Schwabing is Munich’s liveliest district, some say the nerve-center of the city’s creative life.
Officially incorporated into Munich in 1890, Schwabing took on the aura of Paris and Montmartre. Breaking with Germany’s rigid past, the area attracted writers, poets, actors, painters, and intellectuals such as Thomas Mann, Hermann Hesse, Rainer Maria Rilke, Paul Klee, and Wassily Kandinsky.
Even today, Schwabing is considered less a place than a state of mind. Near the university, full of cafés, pizzerias, art galleries, cinemas and discos, it now draws Munich’s smart-set, the schickeria or schickimickis. I noticed that when the schickeria meet, they don’t just offer the famous German (bone-cracking) handshake. Instead, they give each other bussis (kisses) on both cheeks. They say an energetic tschau instead of the more melodious Italian ciao, tschues instead of Auf Wiedersehen. They are young, stylish, and golden.
After leaving downtown Munich, I strolled along Ludwigstrasse to the Siegestor (Victory Gate) that marks the official boundary between Munich and Schwabing.
Just steps before reaching the Siegestor, I briefly detoured left into a small square near the entrance of the Ludwig-Maximilian University called Geschwister-Scholl-Platz.
This square honors the memory of Hans and Sophie Scholl, the brother and sister resistance team that bravely tried to thwart Hitler’s advances.
By 1942, Hans and Sophie Scholl had become so disillusioned with all that Hitler had come to represent, that they founded, along with friends, the “White Rose,” a nonviolent resistance organization to fight Nazi oppression.
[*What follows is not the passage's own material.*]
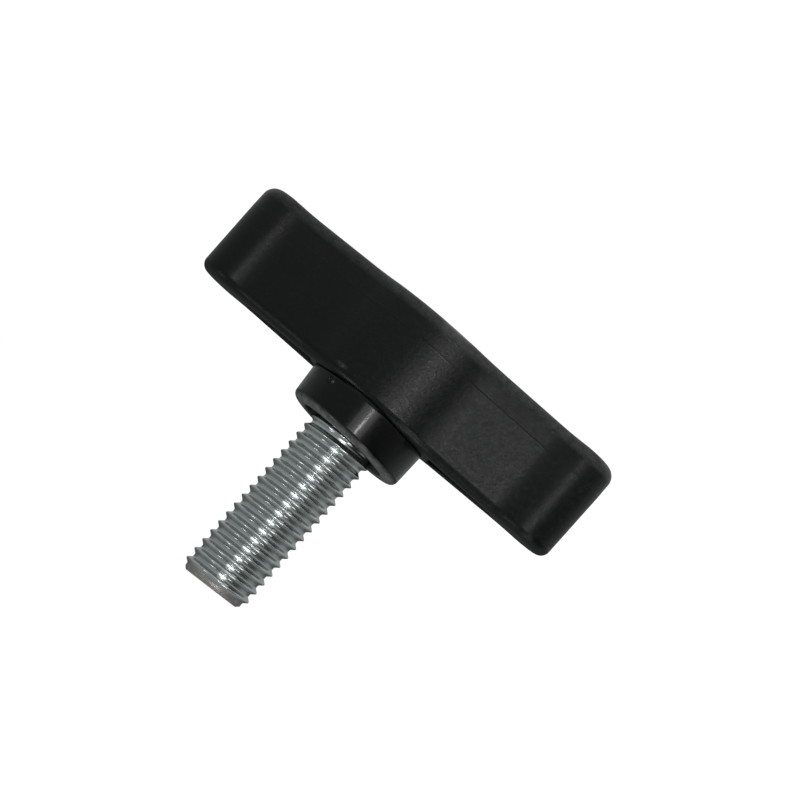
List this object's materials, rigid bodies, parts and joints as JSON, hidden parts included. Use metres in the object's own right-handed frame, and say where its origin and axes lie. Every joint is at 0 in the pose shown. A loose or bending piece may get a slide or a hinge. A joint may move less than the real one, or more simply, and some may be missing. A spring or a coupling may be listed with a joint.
{
  "type": "thumb screw",
  "caption": "Thumb screw with a moulded black bar grip, a round boss with a recessed face and a zinc-plated steel threaded stud, for clamping by hand.",
  "frame": {"origin": "middle of the grip's flat top, on which the part stands", "axes": "+Z along the stud towards its tip, +X along the bar of the grip"},
  "size_m": [0.059, 0.018, 0.0448],
  "materials": {
    "black_plastic": "moulded black plastic, satin on the bar and glossier on the boss",
    "zinc_steel": "bright zinc plating on a rolled thread"
  },
  "bodies": {
    "root": {"grip": "black_plastic", "threaded_stud": "zinc_steel"}
  },
  "joints": []
}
From June 1942 to February 1943, the Scholls and their collaborators actively and successfully distributed anti-Nazi leaflets throughout Germany, but by early 1943, their luck ran out. On February 18, while distributing their anti-Hitler fliers, this time on the Ludwig-Maximilian University campus, they were arrested and executed four days later. The movie Sophie Scholl: The Final Days, tells their story.
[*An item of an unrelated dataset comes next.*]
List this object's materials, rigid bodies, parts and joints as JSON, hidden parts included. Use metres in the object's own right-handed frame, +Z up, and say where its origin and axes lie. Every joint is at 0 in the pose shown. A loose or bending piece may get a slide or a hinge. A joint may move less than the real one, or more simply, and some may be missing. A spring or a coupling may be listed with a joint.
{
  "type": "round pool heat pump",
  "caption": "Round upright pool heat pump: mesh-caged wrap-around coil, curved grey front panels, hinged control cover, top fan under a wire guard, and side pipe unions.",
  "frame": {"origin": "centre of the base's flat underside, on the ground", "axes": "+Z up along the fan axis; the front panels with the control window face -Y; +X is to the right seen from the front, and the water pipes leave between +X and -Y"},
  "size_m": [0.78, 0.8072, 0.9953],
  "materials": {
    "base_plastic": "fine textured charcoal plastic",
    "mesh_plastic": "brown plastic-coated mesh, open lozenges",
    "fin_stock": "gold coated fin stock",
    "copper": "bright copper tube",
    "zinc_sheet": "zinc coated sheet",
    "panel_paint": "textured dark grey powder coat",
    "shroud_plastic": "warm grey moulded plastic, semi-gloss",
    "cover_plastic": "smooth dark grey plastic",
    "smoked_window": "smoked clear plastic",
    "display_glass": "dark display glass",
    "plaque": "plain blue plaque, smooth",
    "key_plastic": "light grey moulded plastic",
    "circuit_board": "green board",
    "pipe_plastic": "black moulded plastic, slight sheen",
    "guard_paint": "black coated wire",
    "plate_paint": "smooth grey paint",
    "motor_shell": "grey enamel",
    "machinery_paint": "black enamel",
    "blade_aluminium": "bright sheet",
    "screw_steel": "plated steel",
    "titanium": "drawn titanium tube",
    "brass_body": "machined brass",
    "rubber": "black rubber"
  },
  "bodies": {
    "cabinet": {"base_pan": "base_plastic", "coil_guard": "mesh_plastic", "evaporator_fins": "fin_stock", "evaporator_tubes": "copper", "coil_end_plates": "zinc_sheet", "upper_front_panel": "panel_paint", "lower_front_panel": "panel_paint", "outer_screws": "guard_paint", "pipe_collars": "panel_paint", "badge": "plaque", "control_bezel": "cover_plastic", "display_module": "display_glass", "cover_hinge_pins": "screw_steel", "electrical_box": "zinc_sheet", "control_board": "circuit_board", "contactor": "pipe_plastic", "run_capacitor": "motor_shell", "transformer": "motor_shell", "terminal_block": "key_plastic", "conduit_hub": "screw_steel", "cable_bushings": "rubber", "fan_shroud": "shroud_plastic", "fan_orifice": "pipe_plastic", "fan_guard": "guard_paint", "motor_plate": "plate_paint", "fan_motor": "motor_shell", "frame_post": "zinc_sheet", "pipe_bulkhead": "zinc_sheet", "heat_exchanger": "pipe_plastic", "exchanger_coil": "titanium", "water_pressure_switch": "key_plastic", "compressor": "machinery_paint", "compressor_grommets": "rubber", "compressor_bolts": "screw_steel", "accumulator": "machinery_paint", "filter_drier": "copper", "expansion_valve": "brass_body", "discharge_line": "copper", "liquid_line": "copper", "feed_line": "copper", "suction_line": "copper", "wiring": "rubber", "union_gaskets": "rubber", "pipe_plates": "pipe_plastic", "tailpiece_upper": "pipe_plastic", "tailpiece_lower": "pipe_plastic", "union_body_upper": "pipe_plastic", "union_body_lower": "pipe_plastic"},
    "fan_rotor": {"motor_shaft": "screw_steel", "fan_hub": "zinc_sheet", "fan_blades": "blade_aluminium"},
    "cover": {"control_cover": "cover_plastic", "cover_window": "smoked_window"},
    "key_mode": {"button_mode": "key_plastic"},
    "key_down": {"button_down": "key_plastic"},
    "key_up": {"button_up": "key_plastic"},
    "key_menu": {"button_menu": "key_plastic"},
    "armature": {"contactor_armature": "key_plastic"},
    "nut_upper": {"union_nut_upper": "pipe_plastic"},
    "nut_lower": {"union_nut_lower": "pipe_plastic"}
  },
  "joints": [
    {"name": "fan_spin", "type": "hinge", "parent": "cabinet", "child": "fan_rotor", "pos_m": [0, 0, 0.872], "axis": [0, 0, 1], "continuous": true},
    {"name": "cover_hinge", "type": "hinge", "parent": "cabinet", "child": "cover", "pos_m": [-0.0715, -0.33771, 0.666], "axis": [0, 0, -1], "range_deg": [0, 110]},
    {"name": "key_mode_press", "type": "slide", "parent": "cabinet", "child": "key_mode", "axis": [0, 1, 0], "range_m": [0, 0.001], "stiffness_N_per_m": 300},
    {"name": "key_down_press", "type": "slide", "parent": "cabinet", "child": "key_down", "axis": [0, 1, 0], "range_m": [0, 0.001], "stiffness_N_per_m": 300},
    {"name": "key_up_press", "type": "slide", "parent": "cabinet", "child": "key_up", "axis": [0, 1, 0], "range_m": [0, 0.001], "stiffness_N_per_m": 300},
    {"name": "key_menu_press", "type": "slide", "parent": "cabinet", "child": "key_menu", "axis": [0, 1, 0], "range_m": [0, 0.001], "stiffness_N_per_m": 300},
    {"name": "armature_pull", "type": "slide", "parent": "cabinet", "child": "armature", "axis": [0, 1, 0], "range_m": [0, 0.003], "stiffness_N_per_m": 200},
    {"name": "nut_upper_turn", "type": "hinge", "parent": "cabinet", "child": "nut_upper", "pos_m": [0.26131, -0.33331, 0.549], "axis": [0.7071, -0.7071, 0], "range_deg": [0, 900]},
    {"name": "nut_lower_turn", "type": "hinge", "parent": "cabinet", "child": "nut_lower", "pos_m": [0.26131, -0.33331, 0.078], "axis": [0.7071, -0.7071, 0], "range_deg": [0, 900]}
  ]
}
I found the square teeming with life––students dashing, pilgrims ruminating. Especially compelling were actual fragments of White Rose publications embedded among the courtyard’s cobble stones.
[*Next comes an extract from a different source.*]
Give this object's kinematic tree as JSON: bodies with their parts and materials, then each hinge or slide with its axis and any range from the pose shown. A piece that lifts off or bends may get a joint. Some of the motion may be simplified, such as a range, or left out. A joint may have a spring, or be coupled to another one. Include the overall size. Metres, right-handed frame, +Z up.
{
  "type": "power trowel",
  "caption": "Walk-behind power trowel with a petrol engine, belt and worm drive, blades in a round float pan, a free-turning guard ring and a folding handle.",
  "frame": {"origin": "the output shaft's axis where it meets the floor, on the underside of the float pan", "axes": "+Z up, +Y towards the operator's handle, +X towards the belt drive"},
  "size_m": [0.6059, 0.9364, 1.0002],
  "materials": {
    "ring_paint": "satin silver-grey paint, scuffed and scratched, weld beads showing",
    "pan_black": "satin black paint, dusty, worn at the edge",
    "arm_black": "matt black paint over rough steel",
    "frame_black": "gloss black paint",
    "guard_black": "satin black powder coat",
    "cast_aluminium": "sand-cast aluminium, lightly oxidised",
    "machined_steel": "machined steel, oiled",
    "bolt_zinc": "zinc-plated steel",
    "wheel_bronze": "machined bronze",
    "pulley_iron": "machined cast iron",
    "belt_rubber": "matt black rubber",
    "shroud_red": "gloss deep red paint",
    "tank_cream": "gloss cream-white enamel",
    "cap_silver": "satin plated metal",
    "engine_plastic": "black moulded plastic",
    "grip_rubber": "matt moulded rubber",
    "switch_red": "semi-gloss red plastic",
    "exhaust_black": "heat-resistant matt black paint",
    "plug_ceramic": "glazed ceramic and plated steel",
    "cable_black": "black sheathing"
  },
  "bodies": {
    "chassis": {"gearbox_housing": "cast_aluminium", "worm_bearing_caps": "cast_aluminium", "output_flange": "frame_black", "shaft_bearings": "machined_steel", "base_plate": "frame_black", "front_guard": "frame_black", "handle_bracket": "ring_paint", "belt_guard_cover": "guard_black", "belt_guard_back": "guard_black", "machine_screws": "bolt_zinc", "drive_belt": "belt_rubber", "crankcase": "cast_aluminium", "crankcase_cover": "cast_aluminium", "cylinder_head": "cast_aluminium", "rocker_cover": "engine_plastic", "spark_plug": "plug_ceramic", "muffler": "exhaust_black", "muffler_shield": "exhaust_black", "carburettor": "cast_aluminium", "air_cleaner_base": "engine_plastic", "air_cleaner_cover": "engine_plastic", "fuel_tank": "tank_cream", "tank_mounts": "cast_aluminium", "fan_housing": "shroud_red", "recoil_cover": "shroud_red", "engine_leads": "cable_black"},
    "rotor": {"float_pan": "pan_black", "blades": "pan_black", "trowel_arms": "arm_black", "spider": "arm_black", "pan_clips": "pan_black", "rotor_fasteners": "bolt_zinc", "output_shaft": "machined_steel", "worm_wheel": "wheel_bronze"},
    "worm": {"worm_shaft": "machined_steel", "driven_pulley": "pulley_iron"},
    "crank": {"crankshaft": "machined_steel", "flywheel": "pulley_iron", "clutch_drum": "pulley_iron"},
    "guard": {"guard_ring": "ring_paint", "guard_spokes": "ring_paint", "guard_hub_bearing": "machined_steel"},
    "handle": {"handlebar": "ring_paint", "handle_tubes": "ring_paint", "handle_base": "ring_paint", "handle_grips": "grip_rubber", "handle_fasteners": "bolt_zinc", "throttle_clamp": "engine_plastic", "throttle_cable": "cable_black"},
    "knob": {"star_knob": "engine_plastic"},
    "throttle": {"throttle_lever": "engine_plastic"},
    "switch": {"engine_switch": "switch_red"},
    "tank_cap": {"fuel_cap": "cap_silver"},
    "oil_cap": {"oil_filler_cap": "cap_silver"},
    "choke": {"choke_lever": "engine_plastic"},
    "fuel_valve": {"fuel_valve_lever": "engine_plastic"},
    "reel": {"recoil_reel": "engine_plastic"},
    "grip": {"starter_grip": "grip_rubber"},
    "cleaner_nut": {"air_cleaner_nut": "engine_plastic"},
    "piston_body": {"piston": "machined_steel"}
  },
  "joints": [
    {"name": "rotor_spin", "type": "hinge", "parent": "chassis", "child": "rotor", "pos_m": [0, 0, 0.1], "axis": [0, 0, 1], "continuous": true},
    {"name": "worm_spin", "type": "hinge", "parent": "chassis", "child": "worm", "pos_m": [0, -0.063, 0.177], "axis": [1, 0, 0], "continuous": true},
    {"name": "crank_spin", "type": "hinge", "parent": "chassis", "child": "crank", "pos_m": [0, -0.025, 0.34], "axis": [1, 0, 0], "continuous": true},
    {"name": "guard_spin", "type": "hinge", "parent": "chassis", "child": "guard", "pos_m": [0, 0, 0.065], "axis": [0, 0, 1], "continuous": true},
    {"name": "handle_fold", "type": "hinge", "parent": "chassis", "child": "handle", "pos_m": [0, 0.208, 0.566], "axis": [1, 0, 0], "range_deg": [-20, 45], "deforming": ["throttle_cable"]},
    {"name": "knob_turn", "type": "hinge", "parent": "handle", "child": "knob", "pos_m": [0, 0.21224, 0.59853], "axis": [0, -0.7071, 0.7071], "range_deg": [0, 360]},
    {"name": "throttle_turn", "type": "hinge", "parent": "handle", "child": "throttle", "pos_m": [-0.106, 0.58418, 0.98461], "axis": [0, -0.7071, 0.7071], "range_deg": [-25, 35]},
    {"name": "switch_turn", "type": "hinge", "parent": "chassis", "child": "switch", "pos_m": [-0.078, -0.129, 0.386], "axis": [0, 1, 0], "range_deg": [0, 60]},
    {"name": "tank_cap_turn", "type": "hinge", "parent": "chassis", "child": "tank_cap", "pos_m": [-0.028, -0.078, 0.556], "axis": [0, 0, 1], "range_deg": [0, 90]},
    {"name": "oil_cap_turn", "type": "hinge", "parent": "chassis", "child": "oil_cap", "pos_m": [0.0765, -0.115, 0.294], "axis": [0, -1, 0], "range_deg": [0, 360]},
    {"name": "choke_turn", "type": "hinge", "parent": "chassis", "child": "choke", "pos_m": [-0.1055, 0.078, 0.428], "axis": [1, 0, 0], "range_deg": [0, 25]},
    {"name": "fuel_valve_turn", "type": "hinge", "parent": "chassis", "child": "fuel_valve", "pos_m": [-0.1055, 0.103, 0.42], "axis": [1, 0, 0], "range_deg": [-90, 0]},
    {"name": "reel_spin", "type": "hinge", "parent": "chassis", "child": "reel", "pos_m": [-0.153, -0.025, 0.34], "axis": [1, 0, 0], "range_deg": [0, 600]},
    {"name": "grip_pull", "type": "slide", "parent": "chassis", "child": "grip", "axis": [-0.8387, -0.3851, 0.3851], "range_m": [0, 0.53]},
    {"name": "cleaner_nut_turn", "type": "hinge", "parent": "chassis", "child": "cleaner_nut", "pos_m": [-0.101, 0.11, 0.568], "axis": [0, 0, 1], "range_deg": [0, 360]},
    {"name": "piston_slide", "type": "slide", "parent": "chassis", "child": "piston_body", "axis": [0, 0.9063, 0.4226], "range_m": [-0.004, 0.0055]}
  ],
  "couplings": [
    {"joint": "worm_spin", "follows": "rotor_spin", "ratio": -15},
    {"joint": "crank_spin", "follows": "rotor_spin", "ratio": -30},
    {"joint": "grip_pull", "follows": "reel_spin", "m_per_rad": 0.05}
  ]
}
After exploring the Geschwister-Scholl Platz, I passed the Siegestor, and I continued north, where Ludwigstrasse become Leopoldstrasse to visit my cousin, Christiane, a longtime Schwabing resident and clinical psychologist.
As an avocation, she studies Art Nouveau (New Art), which was the premier style from 1890-1910, inspired by nature and applied to art, architecture and decorative arts. In Germany this movement gained the name Jugendstil (Youth Style), a reaction to academic art, which was deemed too conservative. Artists wanted change. What evolved was characterized by more organic forms, graceful lines, and unrestricted expression. In Germany this movement gained the name Jugendstil (Youth Style). Schwabing is well endowed with this type of design. Here are two examples of Jugendstil that Christiane showed me:
Later that evening, we dined at a popular Schwabing restaurant called Truffaldino’s. We enjoyed Gebackener Schwertfisch mit Kartoffel and Chilipueree und Ananas Relish (baked sword fish with potatoes served with pureed chili and pineapple relish.)